Chennai, India - September 5, 2014: The Infosys Foundation, the corporate social responsibility (CSR) arm of Infosys, has constituted a corpus of INR 30 crores for the Chennai Mathematical Institute (CMI). This corpus will be used to enhance faculty compensation and support fellowship requirements for research students. In addition, the grant will enable CMI to invite distinguished mathematicians from across the world to mentor students and boost the institute’s quality of research.

In recent years, CMI has attracted a number of young faculty members. It has also seen a welcome trend of students returning for postgraduate studies after gaining work experience. The corpus from the Infosys Foundation will allow CMI to provide its faculty members with facilities such as housing and standard benefits like health coverage. It will also help the institute to increase scholarships at the Masters and Doctoral levels to attract greater number of talented students.

“Infosys and the Foundation are committed to enriching higher education and research across disciplines including mathematics and science. We also believe that motivated professors are key to encouraging students to push the realms in research. We are honored that our contribution can help CMI to attract the best and the brightest teachers and students,” said Dr. Sudha Murty, Chairperson, Infosys Foundation.
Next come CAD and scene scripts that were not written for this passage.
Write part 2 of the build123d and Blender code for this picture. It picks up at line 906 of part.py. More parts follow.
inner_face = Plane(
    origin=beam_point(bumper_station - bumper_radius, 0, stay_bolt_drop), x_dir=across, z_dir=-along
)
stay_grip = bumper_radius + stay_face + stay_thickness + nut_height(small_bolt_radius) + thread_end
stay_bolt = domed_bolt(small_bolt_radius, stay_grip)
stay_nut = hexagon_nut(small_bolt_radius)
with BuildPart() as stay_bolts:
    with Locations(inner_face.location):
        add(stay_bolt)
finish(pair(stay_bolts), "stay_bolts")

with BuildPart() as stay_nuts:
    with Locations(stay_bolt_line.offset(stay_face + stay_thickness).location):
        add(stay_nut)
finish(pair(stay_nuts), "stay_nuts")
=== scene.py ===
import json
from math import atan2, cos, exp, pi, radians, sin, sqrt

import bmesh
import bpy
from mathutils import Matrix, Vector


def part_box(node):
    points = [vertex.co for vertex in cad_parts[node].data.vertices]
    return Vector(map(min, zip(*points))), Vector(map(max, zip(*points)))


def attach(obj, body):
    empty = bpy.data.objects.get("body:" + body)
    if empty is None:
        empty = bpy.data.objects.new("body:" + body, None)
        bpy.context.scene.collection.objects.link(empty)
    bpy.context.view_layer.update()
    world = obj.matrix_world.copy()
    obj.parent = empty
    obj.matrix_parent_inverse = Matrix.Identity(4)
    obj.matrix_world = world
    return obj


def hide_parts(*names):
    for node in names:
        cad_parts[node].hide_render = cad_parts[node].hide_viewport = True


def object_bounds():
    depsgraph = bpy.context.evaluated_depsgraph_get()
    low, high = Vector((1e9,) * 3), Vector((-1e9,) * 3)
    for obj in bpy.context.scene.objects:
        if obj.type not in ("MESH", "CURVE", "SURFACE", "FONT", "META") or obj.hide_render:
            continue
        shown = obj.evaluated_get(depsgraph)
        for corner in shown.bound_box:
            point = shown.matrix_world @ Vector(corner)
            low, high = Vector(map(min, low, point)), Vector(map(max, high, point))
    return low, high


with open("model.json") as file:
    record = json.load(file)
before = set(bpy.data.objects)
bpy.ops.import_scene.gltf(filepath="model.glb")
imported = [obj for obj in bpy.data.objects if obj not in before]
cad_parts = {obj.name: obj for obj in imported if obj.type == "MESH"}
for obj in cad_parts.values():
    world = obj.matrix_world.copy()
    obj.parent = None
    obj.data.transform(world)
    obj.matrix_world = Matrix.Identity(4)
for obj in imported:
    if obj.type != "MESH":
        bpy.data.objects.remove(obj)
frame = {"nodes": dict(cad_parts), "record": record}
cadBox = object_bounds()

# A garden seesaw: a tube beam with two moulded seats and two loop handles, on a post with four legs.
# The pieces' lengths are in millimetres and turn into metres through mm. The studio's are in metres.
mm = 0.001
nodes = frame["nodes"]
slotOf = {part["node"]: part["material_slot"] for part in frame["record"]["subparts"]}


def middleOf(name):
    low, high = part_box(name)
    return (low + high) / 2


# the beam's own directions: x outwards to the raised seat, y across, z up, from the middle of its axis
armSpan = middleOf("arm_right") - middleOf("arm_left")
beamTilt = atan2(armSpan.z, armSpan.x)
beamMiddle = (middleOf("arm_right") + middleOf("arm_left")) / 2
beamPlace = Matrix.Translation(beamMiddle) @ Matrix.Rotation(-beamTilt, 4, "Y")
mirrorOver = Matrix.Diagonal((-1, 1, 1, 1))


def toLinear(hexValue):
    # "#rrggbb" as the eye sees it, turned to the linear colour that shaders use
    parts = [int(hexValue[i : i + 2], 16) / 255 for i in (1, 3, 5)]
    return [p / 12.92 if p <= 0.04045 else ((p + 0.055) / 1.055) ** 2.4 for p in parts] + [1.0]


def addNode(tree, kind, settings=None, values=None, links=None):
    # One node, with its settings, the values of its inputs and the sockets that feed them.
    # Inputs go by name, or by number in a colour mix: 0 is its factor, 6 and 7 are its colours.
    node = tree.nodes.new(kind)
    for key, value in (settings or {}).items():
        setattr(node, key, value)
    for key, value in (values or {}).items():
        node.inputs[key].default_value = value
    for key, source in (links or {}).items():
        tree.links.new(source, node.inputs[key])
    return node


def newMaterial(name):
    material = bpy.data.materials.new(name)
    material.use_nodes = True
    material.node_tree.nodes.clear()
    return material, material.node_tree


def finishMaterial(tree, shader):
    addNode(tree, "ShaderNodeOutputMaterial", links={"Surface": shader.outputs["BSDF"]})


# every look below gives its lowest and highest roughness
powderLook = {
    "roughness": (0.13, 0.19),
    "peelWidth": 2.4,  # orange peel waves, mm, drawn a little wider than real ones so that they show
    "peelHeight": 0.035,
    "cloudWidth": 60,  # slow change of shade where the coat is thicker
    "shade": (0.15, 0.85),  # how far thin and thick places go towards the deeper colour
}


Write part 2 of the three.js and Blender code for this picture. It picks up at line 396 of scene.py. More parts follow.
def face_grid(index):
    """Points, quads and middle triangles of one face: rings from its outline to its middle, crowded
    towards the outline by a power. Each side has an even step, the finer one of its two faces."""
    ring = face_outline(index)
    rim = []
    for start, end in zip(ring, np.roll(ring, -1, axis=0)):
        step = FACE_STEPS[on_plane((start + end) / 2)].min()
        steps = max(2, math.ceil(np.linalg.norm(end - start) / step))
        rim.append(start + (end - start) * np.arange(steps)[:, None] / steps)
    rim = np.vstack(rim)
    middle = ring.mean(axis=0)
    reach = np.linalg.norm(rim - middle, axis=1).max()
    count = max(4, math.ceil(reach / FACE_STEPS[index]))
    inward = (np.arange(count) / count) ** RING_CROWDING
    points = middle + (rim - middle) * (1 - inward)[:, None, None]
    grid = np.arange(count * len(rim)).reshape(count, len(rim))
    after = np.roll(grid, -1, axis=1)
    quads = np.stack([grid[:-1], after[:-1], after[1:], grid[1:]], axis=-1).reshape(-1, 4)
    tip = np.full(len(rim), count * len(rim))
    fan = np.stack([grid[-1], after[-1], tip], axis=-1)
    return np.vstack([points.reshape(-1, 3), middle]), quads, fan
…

“CMI has established itself as a center of excellence and the preferred destination for students who wish to pursue mathematics. The corpus created by Infosys Foundation will allow us to expand our teaching programs to other areas related to the mathematical sciences. It will also help us improve the quality and quantity of postgraduate teaching and research faculty,” said Professor Rajeeva Karandikar, Director, Chennai Mathematical Institute.

As part of its efforts to support research and increase public awareness of mathematics as an intellectual discipline, Infosys has undertaken various other initiatives. These are aimed at building a strong talent pool of mathematicians and prepare them for exciting career opportunities in research and data analytics.

In August 2014, the Infosys Science Foundation (ISF) organized 'Gnanadeepa’. This workshop trained over 680 middle school mathematics and science teachers from rural Karnataka in a four-point framework that can be used as a tool to effectively teach concepts in mathematics and science. The company has also instituted a prize to encourage research in mathematics under the aegis of the Infosys Prize. Past winners of this prize include mathematicians like Dr. Manjul Bhargava, R. Brandon Fradd Professor of Mathematics at Princeton. Infosys sponsored the International Mathematical Union’s Leelavati Prize to recognize outstanding public outreach work for mathematics in 2014. This award was accorded to Adrian Paenza for his contributions in changing and influencing the way Argentinians perceive mathematics in their daily life. The company has also provided a grant of approximately INR 2.1 crore (US$ 350,000) to the New York Academy of Sciences to support their After School Mentoring Program in the areas of science, technology, engineering and mathematics.

Founded in 1989, CMI has an impressive track record in the field of mathematics and computer science. Its programs are rated among the top in India. Very recently, Arul Shankar, who did his undergraduate studies at CMI, was named in the citation for the 2014 Fields Prize winner, Dr. Manjul Bhargava. Arul Shankar did his PhD with Manjul Bhargava as his advisor at Princeton University.